[antlr-interest] Problem with lexer rule for an optional suffix

Sat Nov 14 09:17:53 PST 2009

> -----Original Message-----
> From: antlr-interest-bounces at antlr.org [mailto:antlr-interest-
> bounces at antlr.org] On Behalf Of Scott Oakes
> Sent: Saturday, November 14, 2009 1:08 AM
> To: antlr-interest at antlr.org
> Subject: [antlr-interest] Problem with lexer rule for an optional
> suffix
> 
> Hoping for some newbie help on the following lexer.
> 
>   fragment DIGIT:      '0'..'9';
>   fragment LETTER: ('a'..'z'|'A'..'Z');
> 
>   ID:  (LETTER | '.')+ ('.' DIGIT+)?
>        | DIGIT+
>       ;

Well this rule is wrong. It allows:

.....99
A..44

But not A.56

You would need:

ID : (LETTER+) (('.' LETTER)=>'.' LETTER+)* (('.' DIGIT)=> '.' DIGIT+)? ;

But you really want to do such things in the parser as you usually want to dissect the identifier. If a part of the id can only be numbers, then you could do it in the lexer, but then any errors will come out from the lexer and be very confusing.

The general idea is to cover everything in the lexer so it does not issue messages, but leave context out of the lexer. Then in the parser, defer as much error handling as possible to the tree walker. This way you get much better error messages.

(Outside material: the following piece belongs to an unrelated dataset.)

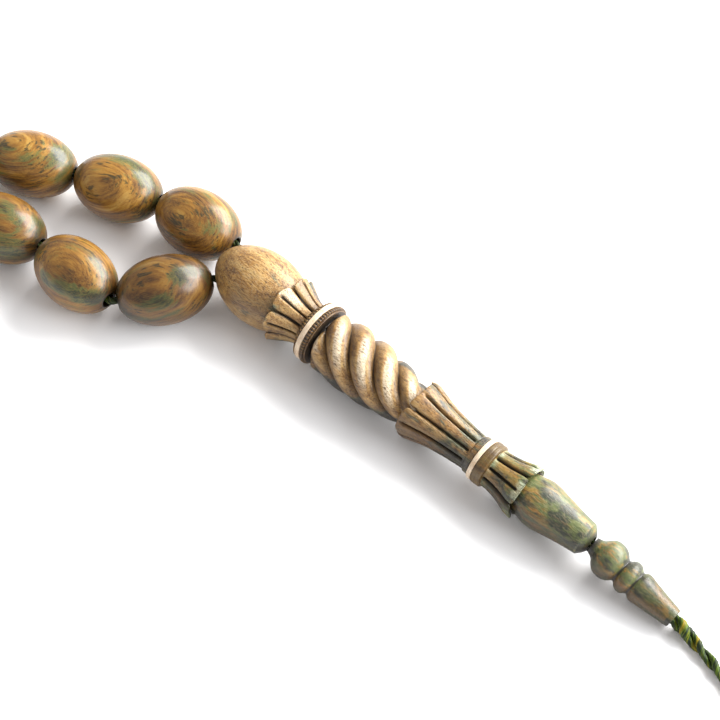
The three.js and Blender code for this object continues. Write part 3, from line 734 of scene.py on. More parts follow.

With your example:

a.b4.f.5

Lexer: Unexpected character at '4'
Parser: Extraneous token '4'
Walker (Though you can do this one in the parser): 'b4' is not a valid component of multipart identifier

So:

ID : LETTER+;
NUM : DIGIT+;
id : id_part (DOT^ id_part)*  { actions to check in Java go here if you have no tree walker } ;

Jim